▶ _Exercise objective_: Reproduce the listing that follows with no differences at all.
═════ Source data
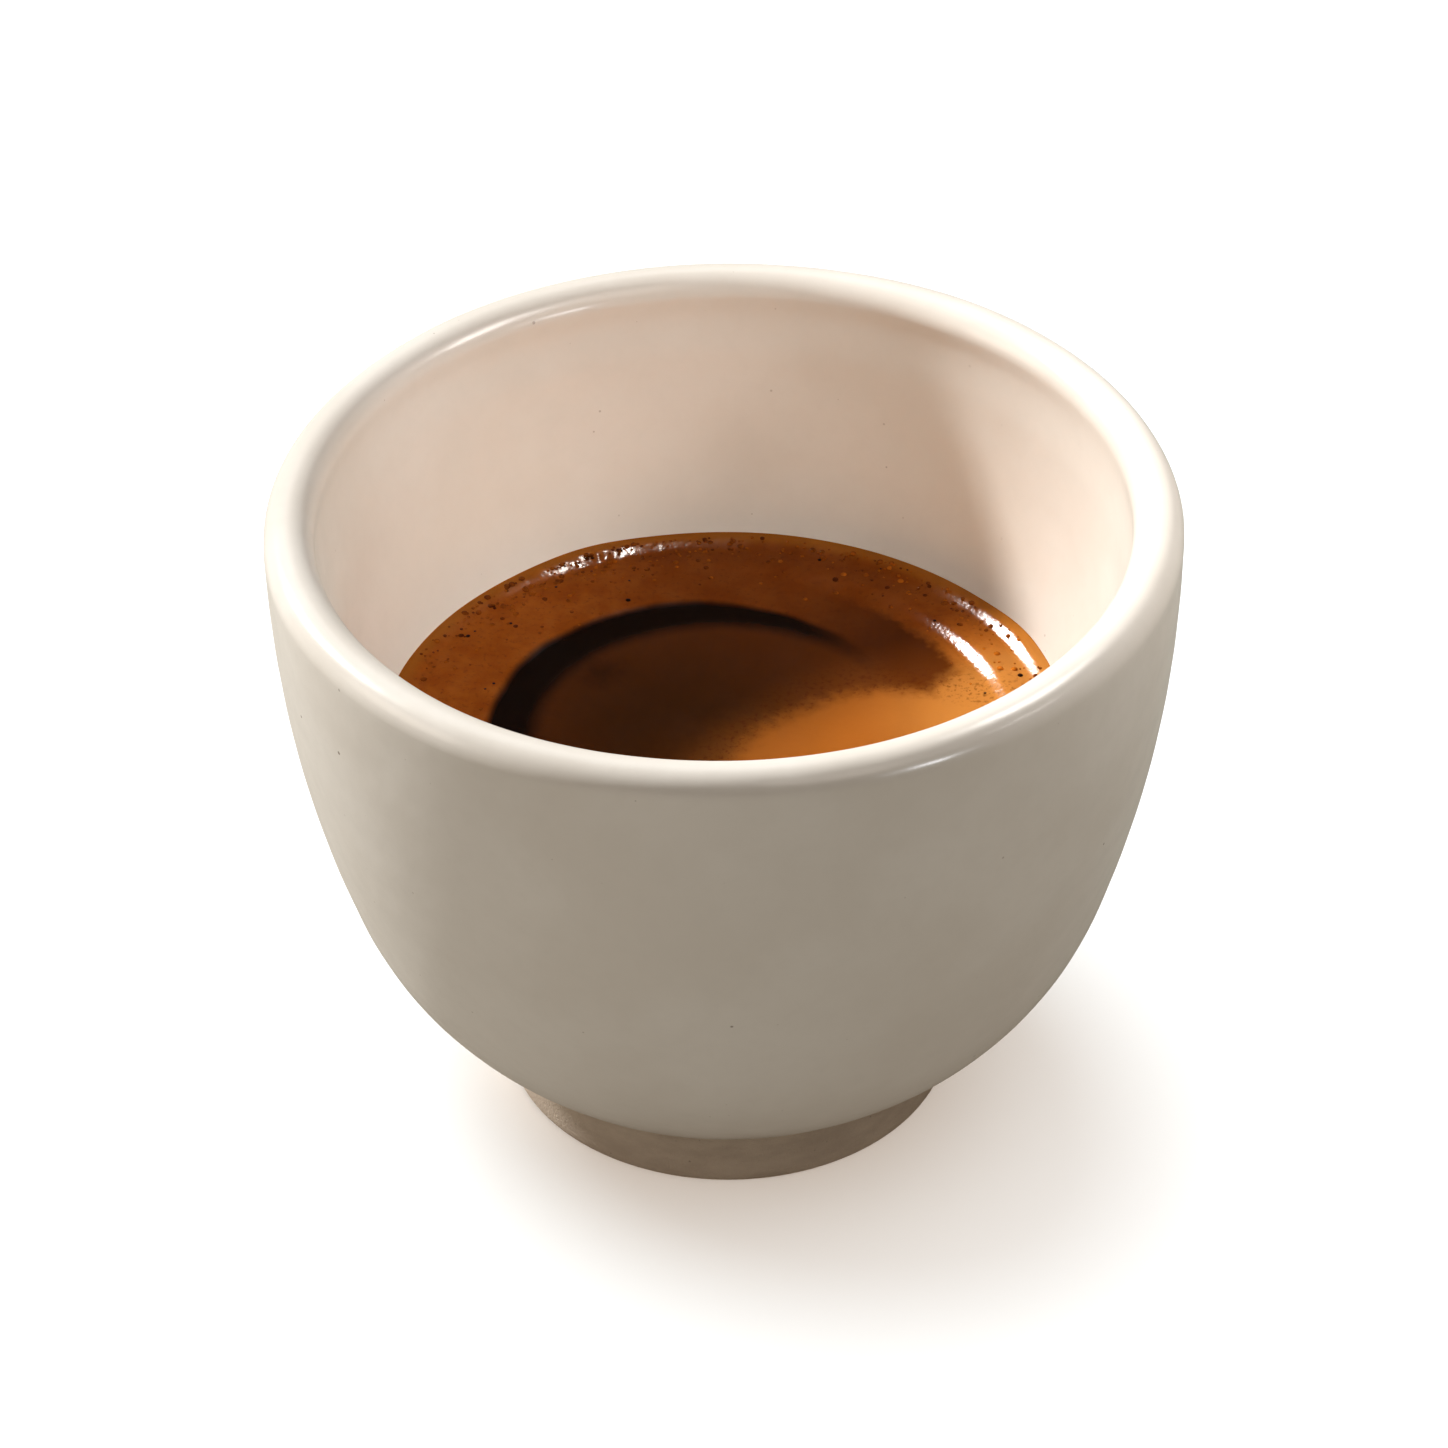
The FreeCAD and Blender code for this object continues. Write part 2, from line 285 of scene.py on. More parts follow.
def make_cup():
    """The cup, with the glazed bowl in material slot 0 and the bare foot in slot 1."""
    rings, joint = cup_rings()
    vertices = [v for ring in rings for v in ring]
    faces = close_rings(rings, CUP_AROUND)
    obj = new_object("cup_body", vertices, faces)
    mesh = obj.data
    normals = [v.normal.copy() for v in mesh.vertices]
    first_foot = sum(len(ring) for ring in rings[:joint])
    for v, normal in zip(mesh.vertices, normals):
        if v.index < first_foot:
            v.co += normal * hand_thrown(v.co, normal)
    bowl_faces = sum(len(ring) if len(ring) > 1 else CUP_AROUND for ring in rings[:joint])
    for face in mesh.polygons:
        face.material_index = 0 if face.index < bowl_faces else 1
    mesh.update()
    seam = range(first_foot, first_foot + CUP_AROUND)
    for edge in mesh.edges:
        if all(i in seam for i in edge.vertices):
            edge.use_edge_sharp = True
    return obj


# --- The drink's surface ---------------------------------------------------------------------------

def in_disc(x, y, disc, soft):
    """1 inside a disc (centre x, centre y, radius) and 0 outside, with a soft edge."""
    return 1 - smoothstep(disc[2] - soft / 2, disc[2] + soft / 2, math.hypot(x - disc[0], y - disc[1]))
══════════
▶ _Answer for the task_:
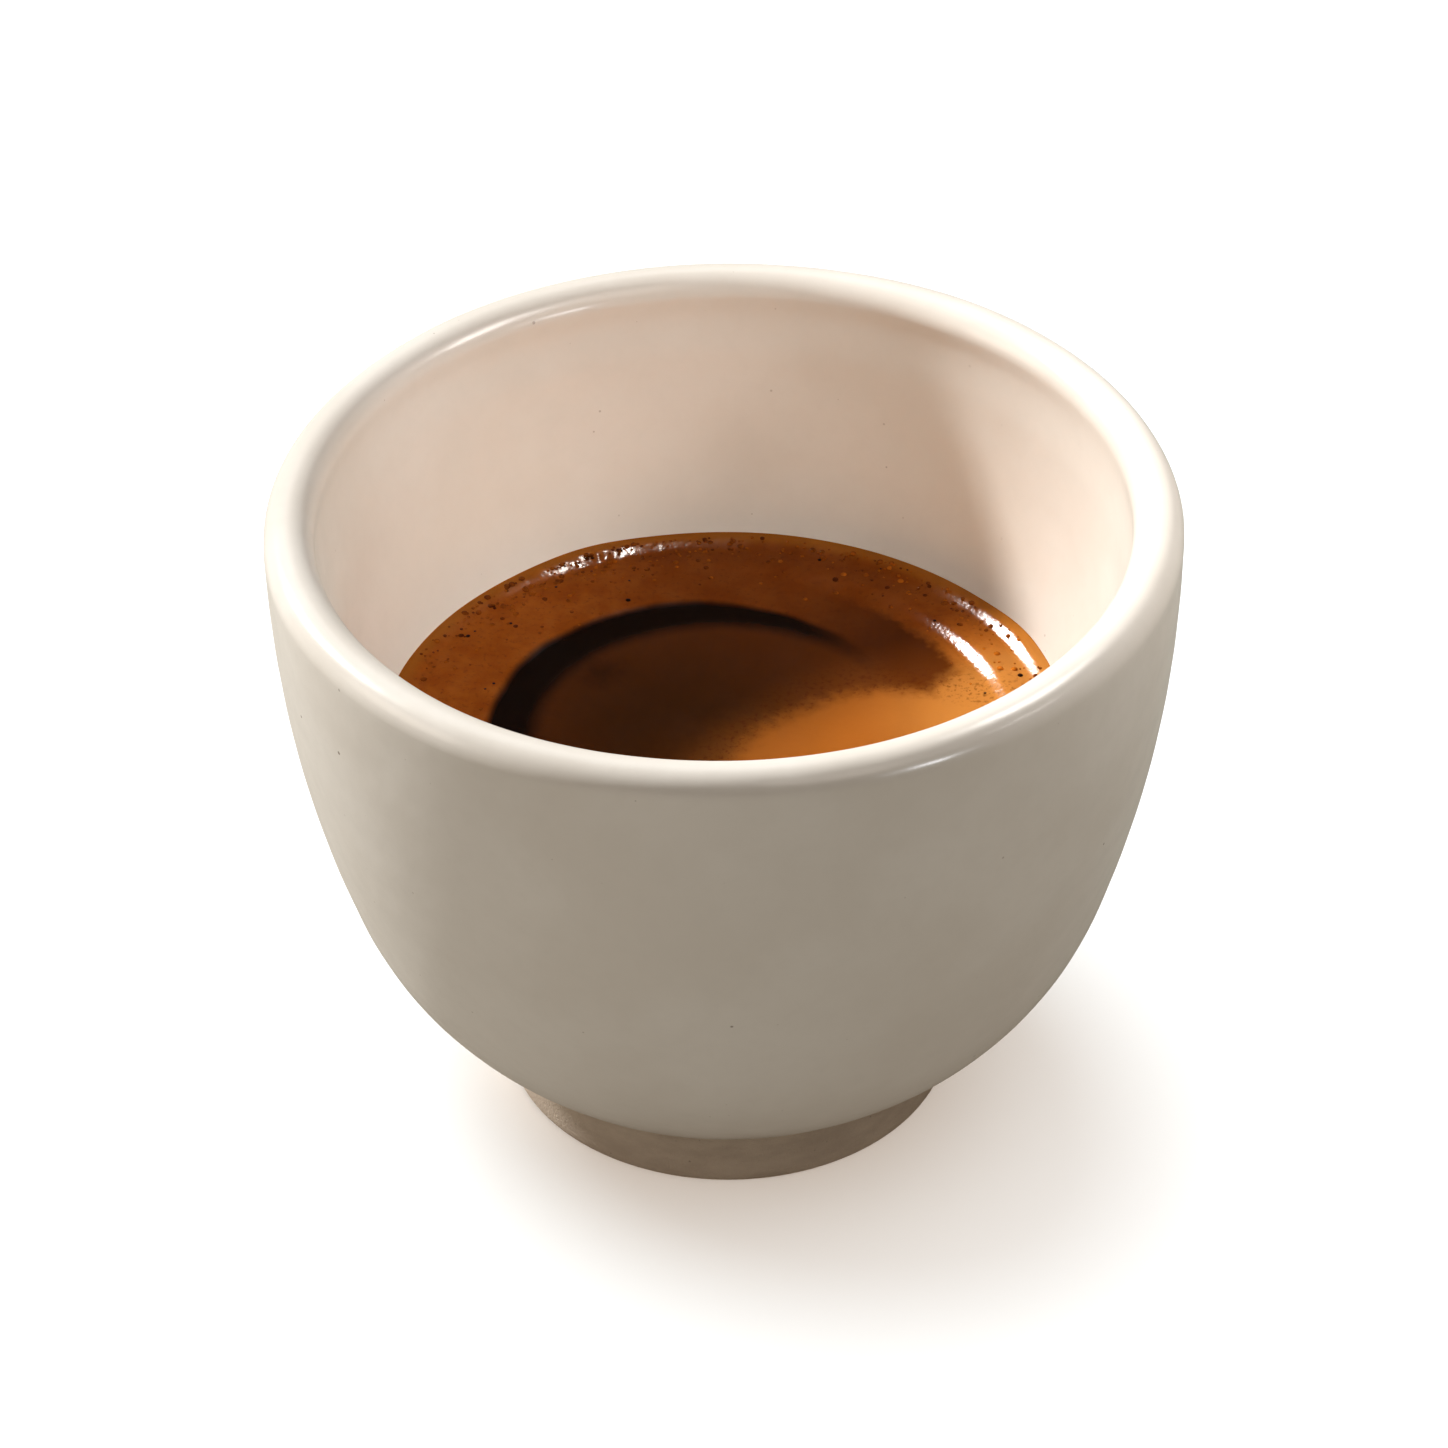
The FreeCAD and Blender code for this object continues. Write part 2, from line 285 of scene.py on. More parts follow.
def make_cup():
    """The cup, with the glazed bowl in material slot 0 and the bare foot in slot 1."""
    rings, joint = cup_rings()
    vertices = [v for ring in rings for v in ring]
    faces = close_rings(rings, CUP_AROUND)
    obj = new_object("cup_body", vertices, faces)
    mesh = obj.data
    normals = [v.normal.copy() for v in mesh.vertices]
    first_foot = sum(len(ring) for ring in rings[:joint])
    for v, normal in zip(mesh.vertices, normals):
        if v.index < first_foot:
            v.co += normal * hand_thrown(v.co, normal)
    bowl_faces = sum(len(ring) if len(ring) > 1 else CUP_AROUND for ring in rings[:joint])
    for face in mesh.polygons:
        face.material_index = 0 if face.index < bowl_faces else 1
    mesh.update()
    seam = range(first_foot, first_foot + CUP_AROUND)
    for edge in mesh.edges:
        if all(i in seam for i in edge.vertices):
            edge.use_edge_sharp = True
    return obj


# --- The drink's surface ---------------------------------------------------------------------------

def in_disc(x, y, disc, soft):
    """1 inside a disc (centre x, centre y, radius) and 0 outside, with a soft edge."""
    return 1 - smoothstep(disc[2] - soft / 2, disc[2] + soft / 2, math.hypot(x - disc[0], y - disc[1]))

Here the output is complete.